STATED PROBLEM: Extract each line where the string "with" shows up.
++++++++++++++++++++
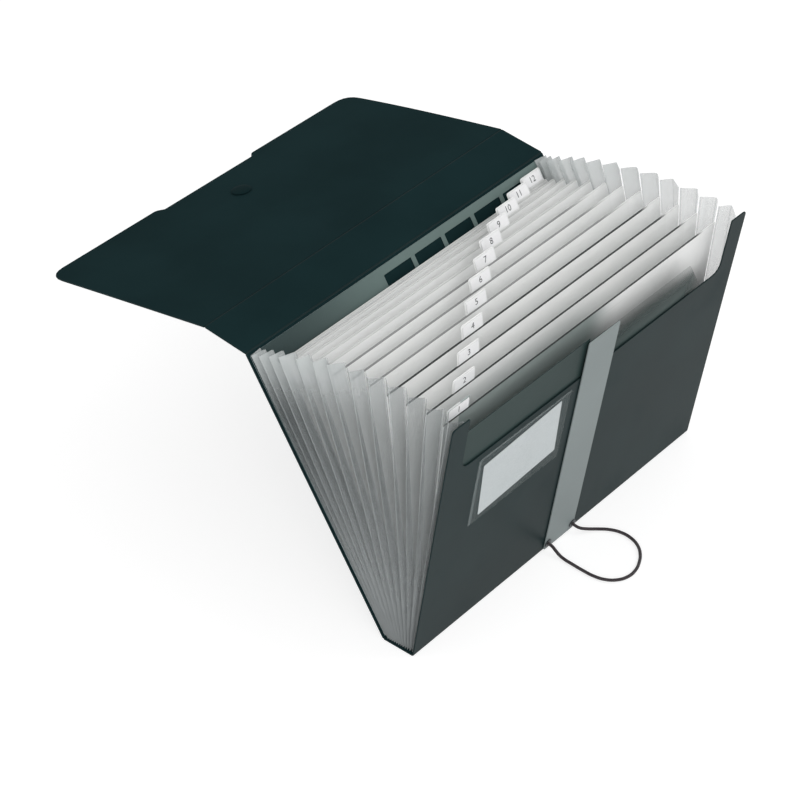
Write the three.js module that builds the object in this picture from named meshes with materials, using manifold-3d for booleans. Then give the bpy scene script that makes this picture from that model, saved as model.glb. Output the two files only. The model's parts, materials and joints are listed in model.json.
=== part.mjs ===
// Expanding file for landscape A4 papers: a scored plastic cover with a flap, thirteen pockets
// between twelve tabbed dividers, and an elastic loop that hooks over a button on the flap.
// It stands on its bottom spine with the cover open in a V. Units are millimetres, +Z is up,
// X runs along the spine, the front cover faces -Y and the flap hangs out to +Y.
import * as THREE from 'three';
import { mergeVertices } from 'three/addons/utils/BufferGeometryUtils.js';
import Module from 'manifold-3d';

const wasm = await Module();
wasm.setup();

// Cover, one scored sheet in five stiff panels
const fileWidth = 330;
const spineDepth = 28;
const frontHeight = 231;
const backHeight = 233.5;
const topSpineDepth = 40;
const flapLength = 168;
const coverThickness = 1.0;
const foldRoom = 0.05;
const spineEdgeGap = 0.4;

// How far each panel leans from upright, in degrees, towards the back when positive
const frontLean = -10.7;
const backLean = 30.6;
const topSpineLean = 83;
const flapLean = 100;

// Front cover outline
const hornWidth = 18;
const cutAwayDepth = 49;
const cutAwayRadius = 9;
const hornRadius = 4;
const sharpCornerRadius = 1.5;

// Flap outline
const flapCornerRadius = 15;
const fingerRecessWidth = 96;
const fingerRecessDepth = 5;
const fingerRecessRadius = 6;
const fingerRecessInnerRadius = 2;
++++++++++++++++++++
WRITTEN REPLY:
Write the three.js module that builds the object in this picture from named meshes with materials, using manifold-3d for booleans. Then give the bpy scene script that makes this picture from that model, saved as model.glb. Output the two files only. The model's parts, materials and joints are listed in model.json.
// Expanding file for landscape A4 papers: a scored plastic cover with a flap, thirteen pockets
// It stands on its bottom spine with the cover open in a V. Units are millimetres, +Z is up,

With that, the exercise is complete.